Due to the fact that they were closing out the meal runs Sunday night (8/29), I left the church and headed down to Arcadia twenty-five miles away the next day. I got involved with the Salvation Army giving out disaster supplies at a closed down Circle-K that was damaged during Hurricane Charley about five miles north of Arcadia. I worked at the disaster center for two days while staying in a new friend's motor home. My new friend and her husband were local volunteers and they invited me to stay with them for a while. I might have given out supplies and provided some comfort (sharing a kind word) to several hundred people.

I enjoyed my stay with my new friends but I got a bad impression of the Salvation Army. During the last night of the disaster center operation, there were just a few people left and we were trying to gather up the remaining supplies and load them and the food left over in boxes into a trailer. A major thunderstorm rolled through the area with a lot of lightening. Before it got really bad, one of the higher ups in the Salvation Army Corps rushed to our site telling their people that they had to leave immediately.

There was a rumor that a tornado had been spotted but nobody had heard any sirens or heard anything about the possible tornado on the radio. The higher-ups shown no concern for my safety and my friend since we didn't have a ride into town at the time.

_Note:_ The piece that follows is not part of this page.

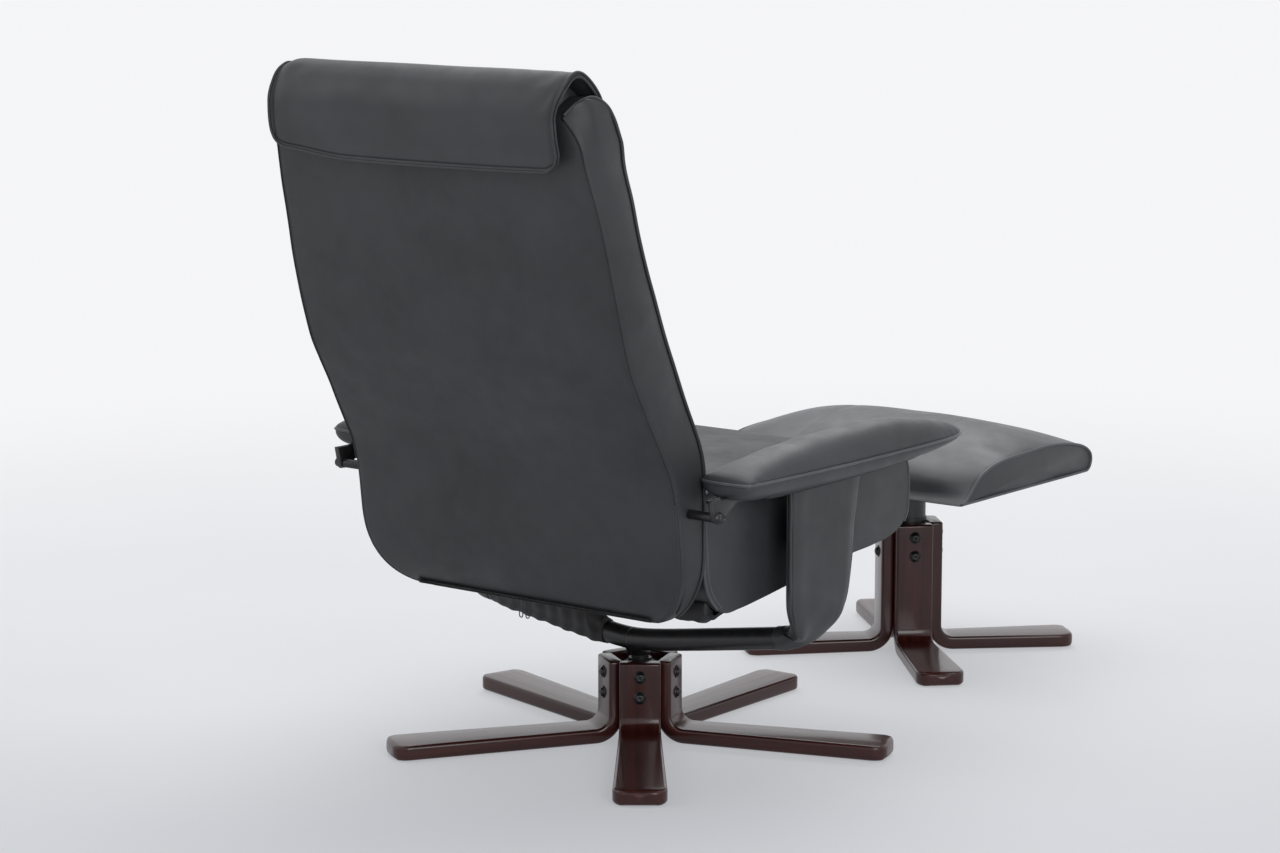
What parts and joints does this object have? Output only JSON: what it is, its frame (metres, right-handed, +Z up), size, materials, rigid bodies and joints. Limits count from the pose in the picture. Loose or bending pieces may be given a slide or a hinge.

We were able to complete our tasks and head back to town before it really started to pour. I am really going to have to pray about getting involved with the Salvation Army again.

For several hours on Sept. 01, I also helped out the Peace River Christian Academy that was in the Pentecostal Church fellowship hall in Arcadia get ready to open their school. Between Sept. 02 and Sept 06, I stayed at the Trinity United Methodist Church helping them get ready to turn the church into a disaster shelter for Hurricane Frances. There were around 150 people that stayed at the church over the weekend while Hurricane Frances blew past. The youngest person was around 18 months and the oldest was a sweet lady of 101. It was really neat playing cards with her and listening to her stories about her being a school teacher in a one-roomed classroom in the 1920's. The church didn't sustain any damage. We were quite lucky because the path of the Hurricane was around 30 miles north.

The church closed it's doors around noon September 6th, so I headed south on the way to Punta Gordo. It was really dangerous for me to be on the road because of the high winds but I didn't have a choice. The minister at the Methodist church told that I would not be able to stay over for the night without supervision from one of the church members and that I had to leave. None of the other churches in Arcadia were open. I went as far as Fort Ogden about twelve miles south of Arcadia and stopped at the First Baptist Church.

I didn't get a good feeling of welcome from the members of the Trinity United Methodist Church. They were quite closed. They pretty well opened the church up only for the prestige (publicity) and to give the church members a place of refuge out of Hurricane Frances' wrath but there were a couple of church members that really helped in the shelter.

There were more out of town people helping out at the church than members. One of the church members who was the music director's wife was really hard on us. She didn't want any strangers staying in her church. She was especially not happy when several large Hispanic families came to the church for refuge. During the weekend, there was a big showing and separation of them "the church members" and us "the non-church members". There were three older couples who wanted reserved spaces for their chairs, special sleeping areas in the classrooms, and reserved spots at the dining tables.

What hurt my spirit the most was what I saw from the pastor and his wife. They had recently moved from the Titusville area. They did not really show Christian compassion. Two days before the Hurricane hit, a large group of ladies from out-of-town and myself boxed up all the disaster food and supplies and stored them away in classrooms so that the basement fellowship hall could be turned into a disaster shelter.

One of our tasks was to move several hundred bottles of water of various sizes into a classroom. About a half hour after everything had been put away and the fellowship hall made ready, the pastor's wife was in the office talking to several ladies. A lady came into the church asking us if we had any bottled water. I was really floored when I heard the pastor's wife tell the lady that they didn't have any water to spare. In fact, we had several hundred gallons of water in storage and there was no way that we would use all of it over the weekend when the hurricane would hit. All I could think about was the latter part of Matthew 25 that said, "What you don't do for the least of my brothers, you don't do it upon me (the Messiah)".

The pastor was also like that. He was quite reluctant in giving out food that was in storage. During the height of Hurricane Frances, a homeless person who might have had a drinking problem was refused refuge from the storm. The pastor's showing of compassion was quite limited.

At the First Baptist Church in Fort Ogden, the pastor was quite the opposite from the Methodist pastor. I went out with the pastor and some of the men of the church to do emergency repairs on two roofs. I got to spend the night in the church.

Tuesday, Sept. 07th, I rode down to Punta Gordo, where I spent a little time with the St. Vincent DePaul and Catholic Charities groups at the Catholic Church doing a little disaster relief. For most of the rest of the day, I volunteered at the Habitat for Humanity affiliate office that sustained some rain damage. They helped me with lodging for the night.

Due to some out-of-town guests, I wasn't able to spend the night with my friends in LaBelle. My friends did provide me with a good night's rest at a local motel. Currently, I am on my way to the East Coast of Florida to see what I can do with the disaster relief after Hurricane Frances. My first stop with be in Jenson Beach sometime this Saturday since I have some friends at the First Baptist Church. I will then be going on to Ft. Pierce to see if I can get involved with a faith-based disaster relief ministry.

My concern is Hurricane Ivan that might make landfall in Southern Florida sometime late this weekend. Currently it is a major Category 5 storm.

I'll try and post and update as often as I can if my plans change again.